The lower and upper window denote the number of days to either side of the day that you wish to include. I have included the preceding two days for a bank holiday day falling on a Monday, or the first of the year. and the following weekend for a bank holiday day falling on a Friday.

ds holiday lower_window upper_window
1998-01-01 bank_holiday -2
1 1998-04-10 bank_holiday
2 1998-04-13 bank_holiday -2
3 1998-05-04 bank_holiday -2
4 1998-05-25 bank_holiday -2

Pass in the holidays dataframe when instantiating the Prophet c model.

m = Prophet(holidays=holidays)
m.fit(cycle_hires)
forecast = m.predict(future)

The plot looks very similar, to the first one. Prophet also provides a function to view the plot components, which allows us to see the contribution of: trend, and repeat patterns within the data. We can see that there seems to be an overall upward trend in cycle hires. Mid-week sees the greatest number of hires presumably coinciding with the busiest commuting periods. We also see that demand is seasonal: if you’ve cycled in London in January you know why!

That concludes our brief tour of the Prophet. Clearly Prophet is an impressive and easy to use tool for time series analysis.

In a future tutorial we may look into some more advanced uses of the library, including getting under the hood  to extract the Monte Carlo simulations which feed onto the uncertainty estimations.

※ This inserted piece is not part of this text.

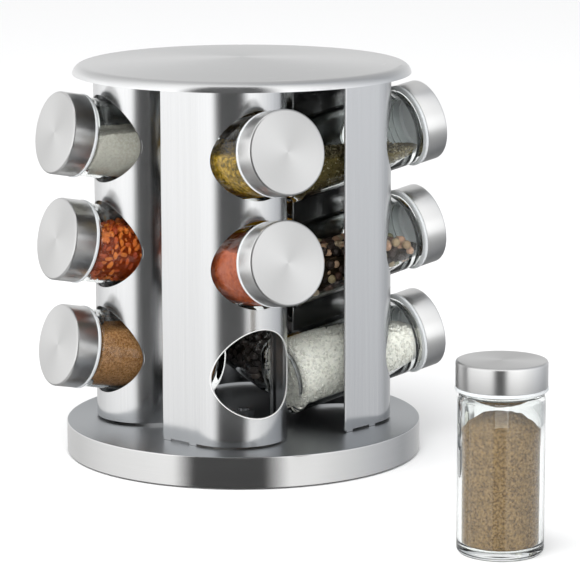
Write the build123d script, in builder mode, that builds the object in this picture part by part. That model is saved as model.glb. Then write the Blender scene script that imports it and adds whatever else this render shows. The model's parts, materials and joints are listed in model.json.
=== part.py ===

If you want to learn more about prophet checkout the following references:

https://facebookincubator.github.io/prophet/static/prophet_paper_20170113.pdf

https://facebookincubator.github.io/prophet/

If you are interested in learning more about time series analysis a good place to start is with ARIMA and ARMA modelling. Also try experimenting with other approaches: as an exercise try using random forests on this data, using shifted features, and categorical encoding!